Protypes aren't applicable to subroutine references either.

The &subroutine form is also used in the so-called magic goto form.

The expression goto &subroutine replaces the current calling context with a call to the named subroutine, using the current value of @_.

In essence, you can completely switch a call to one subroutine with a call to the named one. This is commonly seen in AUTOLOAD blocks, where a deferred subroutine call can be made, perhaps with some modification to @_ , but it looks to the program entirely as if it was a call to the named sub.

e.g.

sub AUTOLOAD {
    ...
    push @_, @extra_args; # add more arguments onto the parameter list
    goto &subroutine ; # change call another subroutine, as if we were never here
}

}

Potentially this could be useful for tail call elimination, I suppose.

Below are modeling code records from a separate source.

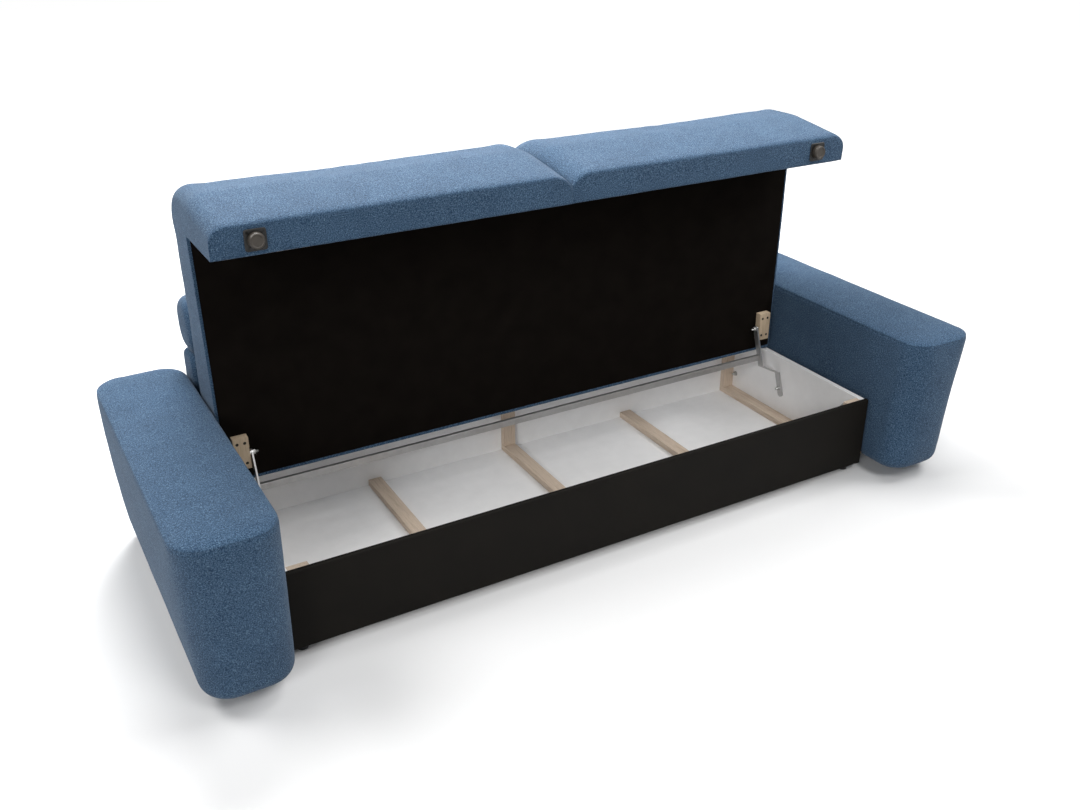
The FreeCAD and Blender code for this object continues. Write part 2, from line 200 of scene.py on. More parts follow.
def addFloor(look):
    half = look["floorHalf"]
    mesh = bpy.data.meshes.new("studioFloor")
    mesh.from_pydata([(-half, -half, 0), (half, -half, 0), (half, half, 0), (-half, half, 0)], [],
                     [(0, 1, 2, 3)])
    floor = link("studioFloor", mesh)
    paint = bpy.data.materials.new("studioFloor")
    paint.use_nodes = True
    tree = paint.node_tree
    tree.nodes.clear()
    matt = addNode(tree, "ShaderNodeBsdfDiffuse", {"Color": (look["floorGrey"],) * 3 + (1,)})
    bounce = addNode(tree, "ShaderNodeBsdfDiffuse", {"Color": (look["floorBounce"],) * 3 + (1,)})
    place = addNode(tree, "ShaderNodeTexCoord")
    away = addNode(tree, "ShaderNodeVectorMath", {0: place.outputs["Object"]}, operation="LENGTH")
    fade = addNode(tree, "ShaderNodeMapRange",
                   {"Value": away.outputs["Value"], "From Min": look["nearReach"],
                    "From Max": look["farReach"], "To Min": look["nearGlow"], "To Max": look["farGlow"]},
                   interpolation_type="SMOOTHSTEP")
    glow = addNode(tree, "ShaderNodeEmission", {"Strength": fade.outputs["Result"]})
    lit = addNode(tree, "ShaderNodeAddShader", {0: matt.outputs[0], 1: glow.outputs[0]})
    mix = addNode(tree, "ShaderNodeMixShader",
                  {0: seenDirectly(tree), 1: bounce.outputs[0], 2: lit.outputs[0]})
    addNode(tree, "ShaderNodeOutputMaterial", {0: mix.outputs[0]})
    mesh.materials.append(paint)


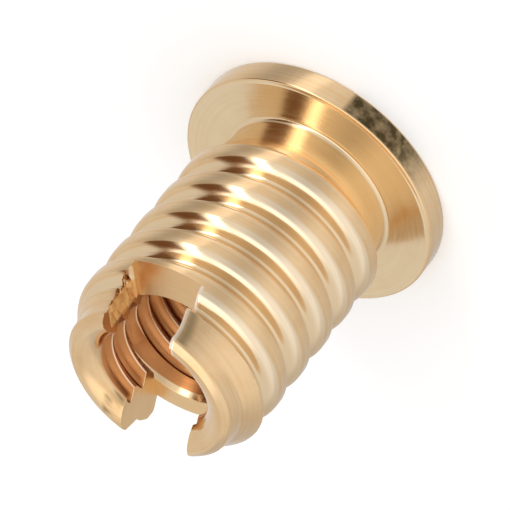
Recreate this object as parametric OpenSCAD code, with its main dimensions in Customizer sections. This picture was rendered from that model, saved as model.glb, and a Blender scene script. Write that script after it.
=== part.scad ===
// Flanged threaded insert nut, turned from brass bar.
// A coarse outer thread bites into the workpiece, the flange stops it at the surface,
// and a machine thread in the through bore takes the bolt. A slot across the far end
// takes the driver. The part stands on the outer face of its flange, axis along +Z.

/* [Barrel] */
// Length over all, flange face to slotted end
total_l = 19; // [17:0.5:24]
// Crest diameter of the outer thread
crest_d = 12.5; // [12:0.1:13.5]
// Root diameter of the outer thread
root_d = 10.8; // [10.6:0.1:11.2]
// Pitch of the outer thread
outer_pitch = 2.5; // [2.2:0.1:2.8]
// Width of the rounded crest
crest_w = 0.2; // [0.1:0.02:0.5]
// Height of the thread's lead, the bevel that thins it out towards the slotted end
lead_h = 1.2; // [0.8:0.1:1.6]
// Height of the plain end beyond the lead
plain_h = 1.2; // [1:0.1:1.8]
// Diameter of the plain end where its end bevel starts
plain_d = 10.45; // [10.2:0.05:10.55]
// Bevel round the slotted end
end_bevel = 0.35; // [0.2:0.05:0.5]

/* [Flange] */
// Diameter of the flange
flange_d = 16.4; // [15:0.1:20]
// Thickness of the flange
flange_t = 1.6; // [1.2:0.1:2.5]
// Bevel round both edges of the rim
rim_bevel = 0.15; // [0.1:0.05:0.4]
// Diameter of the neck between flange and thread
neck_d = 10.5; // [10:0.1:10.6]
// Radius of the fillet between neck and flange
neck_fillet = 0.3; // [0.1:0.05:0.5]
// Height of bare neck between flange and thread
neck_h = 1.1; // [0.8:0.1:1.6]

/* [Bore] */
// Diameter of the bore, at the crests of its thread
bore_d = 6.8; // [6.4:0.1:7.2]
// Diameter of the countersink at the slotted end
mouth_d = 8.4; // [7.8:0.1:9]
// Depth of the countersink at the slotted end
mouth_h = 1.1; // [0.6:0.1:1.5]
// Bevel where the bore opens in the flange
bore_bevel = 0.5; // [0.3:0.05:0.8]

/* [Slot] */
// Width of the driving slot
slot_w = 4.4; // [2:0.1:5]
// Depth of the driving slot
slot_h = 3.6; // [2:0.1:4.5]

/* [Hidden] */
$fn = 96;

// Straight steps in one turn of the thread, and in one flank of its section
turn_steps = 40;
flank_steps = 5;
// Angle round the part at which the thread grows out of the neck, and over which it grows
start_angle = 119.5;
run_in = 100;
// Depth to which the thread's foot is sunk in the core, and its lead ends below the skin
embed = 0.6;
lead_sink = 0.1;
// Gap between the feet of neighbouring turns
foot_gap = 0.1;
// How far cuts run past a face
over = 1;

crest_r = crest_d / 2;
root_r = root_d / 2;
neck_r = neck_d / 2;
plain_r = plain_d / 2;
bore_r = bore_d / 2;
flange_r = flange_d / 2;

// Section of the thread: a smooth wave from a foot just inside the core up to the crest
foot_r = root_r - lead_sink;
half_w = (outer_pitch - foot_gap) / 2;
function wave_z(k) = sign(k) * (crest_w / 2 + abs(k) / flank_steps * (half_w - crest_w / 2));
function wave_r(k) = foot_r + (crest_r - foot_r) * (1 + cos(180 * abs(k) / flank_steps)) / 2;

// Its outline as [radius, height], from the lower foot over the crest to the upper foot
thread_outline = concat(
    [[foot_r - embed, -half_w]],
    [for (k = [-flank_steps : -1]) [wave_r(k), wave_z(k)]],
    [[crest_r, -crest_w / 2], [crest_r, crest_w / 2]],
    [for (k = [1 : flank_steps]) [wave_r(k), wave_z(k)]],
    [[foot_r - embed, half_w]]
);

// Lead: where it starts, where it meets the core, and the radius it leaves at a height
lead_z = total_l - plain_h - lead_h;
lead_slope = (crest_r - foot_r) / lead_h;
lead_top = lead_z + (crest_r - root_r) / lead_slope;
function lead_r(z) = max(plain_r - embed, crest_r - (z - lead_z) * lead_slope);

// Heights past lead_top are drawn together, so that the thread ends inside the core
function drawn_in(z) = z < lead_top ? z : lead_top + (z - lead_top) * 0.1;

// The helix: height of the first crest, and the turn after which the last flank is gone
first_z = flange_t + neck_h;
turns = (lead_top + half_w - first_z) / outer_pitch;

// How far the thread has grown out of the neck at an angle past its start, from 0 to 1
start_r = neck_r - lead_sink;
function grown(a) = min(1, a / run_in);

// One point of the thread: outline point p = [radius, height], angle a past the start
function thread_point(p, a) =
    let (
        z = drawn_in(first_z + outer_pitch * a / 360 + p[1]),
        full_r = start_r + (p[0] - start_r) * grown(a),
        r = p[0] < foot_r ? p[0] : min(full_r, lead_r(z))
    )
    [r * cos(start_angle + a), r * sin(start_angle + a), z];

// One solid through rows of points that each go once round the same outline
module swept(rows) {
    n = len(rows[0]);
    last = (len(rows) - 1) * n;
    sides = [
        for (i = [0 : len(rows) - 2], j = [0 : n - 1])
            let (a = i * n + j, b = i * n + (j + 1) % n)
            each [[a, b, b + n], [a, b + n, a + n]]
    ];
    start_cap = [for (j = [1 : n - 2]) [0, j + 1, j]];
    end_cap = [for (j = [1 : n - 2]) [last, last + j, last + j + 1]];
    polyhedron(
        points = [for (row = rows) each row],
        faces = concat(sides, start_cap, end_cap),
        convexity = 20
    );
}

// Flange, neck and core of the barrel, as one turned profile
module turned_body() {
    rotate_extrude() polygon([
        [0, 0],
        [flange_r - rim_bevel, 0],
        [flange_r, rim_bevel],
        [flange_r, flange_t - rim_bevel],
        [flange_r - rim_bevel, flange_t],
        for (a = [270 : -15 : 180])
            [neck_r + neck_fillet * (1 + cos(a)), flange_t + neck_fillet * (1 + sin(a))],
        [neck_r, first_z],
        [root_r, first_z + outer_pitch / 4],
        [root_r, total_l - plain_h],
        [plain_r, total_l - end_bevel],
        [plain_r - end_bevel, total_l],
        [0, total_l]
    ]);
}

module outer_thread() {
    n = ceil(turns * turn_steps);
    swept([
        for (i = [0 : n])
            let (a = 360 * turns * i / n)
            [for (p = thread_outline) thread_point(p, a)]
    ]);
}

module bore() {
    translate([0, 0, -over]) cylinder(h = total_l + 2 * over, r = bore_r);
    translate([0, 0, total_l - mouth_h]) cylinder(h = mouth_h, r1 = bore_r, r2 = mouth_d / 2);
    translate([0, 0, total_l]) cylinder(h = over, r = mouth_d / 2);
    cylinder(h = bore_bevel, r1 = bore_r + bore_bevel, r2 = bore_r);
    translate([0, 0, -over]) cylinder(h = over, r = bore_r + bore_bevel);
}

// Slot right across the end, its length along Y
module driving_slot() {
    translate([-slot_w / 2, -crest_r - over, total_l - slot_h])
        cube([slot_w, crest_d + 2 * over, slot_h + over]);
}

module insert_nut() {
    color("#d9b56c") difference() {
        union() {
            turned_body();
            outer_thread();
        }
        bore();
        driving_slot();
    }
}

insert_nut();
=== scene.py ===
from math import atan2, cos, floor, pi, radians, sin, sqrt, tan

import bmesh
import bpy
from mathutils import Matrix, Vector, noise


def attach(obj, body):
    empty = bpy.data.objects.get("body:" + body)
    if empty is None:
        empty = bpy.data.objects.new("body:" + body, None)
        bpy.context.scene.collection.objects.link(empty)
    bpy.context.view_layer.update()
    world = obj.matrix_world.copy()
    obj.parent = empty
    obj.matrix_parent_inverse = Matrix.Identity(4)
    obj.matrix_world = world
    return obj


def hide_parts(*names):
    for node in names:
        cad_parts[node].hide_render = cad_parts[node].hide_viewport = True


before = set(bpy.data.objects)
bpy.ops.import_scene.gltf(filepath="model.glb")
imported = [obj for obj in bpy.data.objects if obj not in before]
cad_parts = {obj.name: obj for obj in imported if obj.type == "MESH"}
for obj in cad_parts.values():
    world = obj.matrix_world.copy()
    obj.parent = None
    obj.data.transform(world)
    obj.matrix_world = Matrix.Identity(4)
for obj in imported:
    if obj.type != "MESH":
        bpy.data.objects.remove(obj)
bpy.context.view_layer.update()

# ---------------------------------------------------------------- sizes, in millimetres
MM = 0.001

LENGTH = 19.0            # over all, flange face to slotted end
CREST_R = 6.26           # outer thread
ROOT_R = 5.4
PITCH = 2.5
CREST_AT_ZERO = 16.87    # height of one crest at angle 0
START_Z = 2.7            # height at which the thread grows out of the neck
RUN_IN = 100.0           # degrees over which it grows
TURN_STEPS = 180         # straight steps in one turn
PITCH_POINTS = 32        # and along one pitch
CUTTER_STEPS = 172       # the cutters' own, because a cut leaves holes where steps coincide
TURNS = 9                # turns of wall, from below the flange to above the slotted end
TURNS_BELOW = 7          # how many of them lie below CREST_AT_ZERO
ROOT_PLACE = 0.63        # where the root lies between two crests, as a share of the pitch
FLANK_SWELL = 2.5        # how far the flank towards the slot bulges out before it falls

NECK_R = 5.25
NECK_FILLET = 0.3
FLANGE_R = 8.2
FLANGE_T = 1.6
RIM_ROUND = 0.12
# the shallow ridge that the parting tool left near the rim, as (radius, height above the face)
RIM_RIDGE = [(7.80, 0.0), (7.88, 0.03), (7.96, 0.0)]

LEAD_Z = 16.6            # the thread thins out from here, down to the plain end at PILOT_Z
PILOT_Z = 17.8
PILOT_R = 5.38
PILOT_SLOPE = 0.18
LEAD_BLEND = 0.06        # rounds the corner between the thread and its lead
END_Z = 18.6             # where the round of the slotted end starts
END_ROUND = [(5.262, 18.63), (5.262, 18.66), (5.235, 18.70), (5.17, 18.76), (5.08, 18.84),
             (4.98, 18.92), (4.87, 19.0)]
OFF_AXIS = 0.08          # the plain end is turned this far off the thread's axis,
OFF_ANGLE = 50           # towards this angle, counted backwards

BORE_R = 3.4             # crests of the inner thread
GROOVE_R = 3.98
BORE_PITCH = 1.25
BORE_AT_ZERO = 0.13
BORE_STEPS = 120
TAP_TURNS = 17
TAP_Z = (-0.6, 18.1)     # the tap's two ends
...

see detailed explanation of this technique here


I've read the arguments against using '&', but I nearly always use it. It saves me too much time not to. I spend a very large fraction of my Perl coding time looking for what parts of the code call a particular function. With a leading &, I can search and find them instantly. Without a leading &, I get the function definition, comments, and debug statements, usually tripling the amount of code I have to inspect to find what I'm looking for.

The main thing not using '&' buys you is it lets you use function prototypes. But Perl function prototypes may create errors as often as they prevent them, because they will take your argument list and reinterpret it in ways you might not expect, so that your function call no longer passes the arguments that it literally says it does.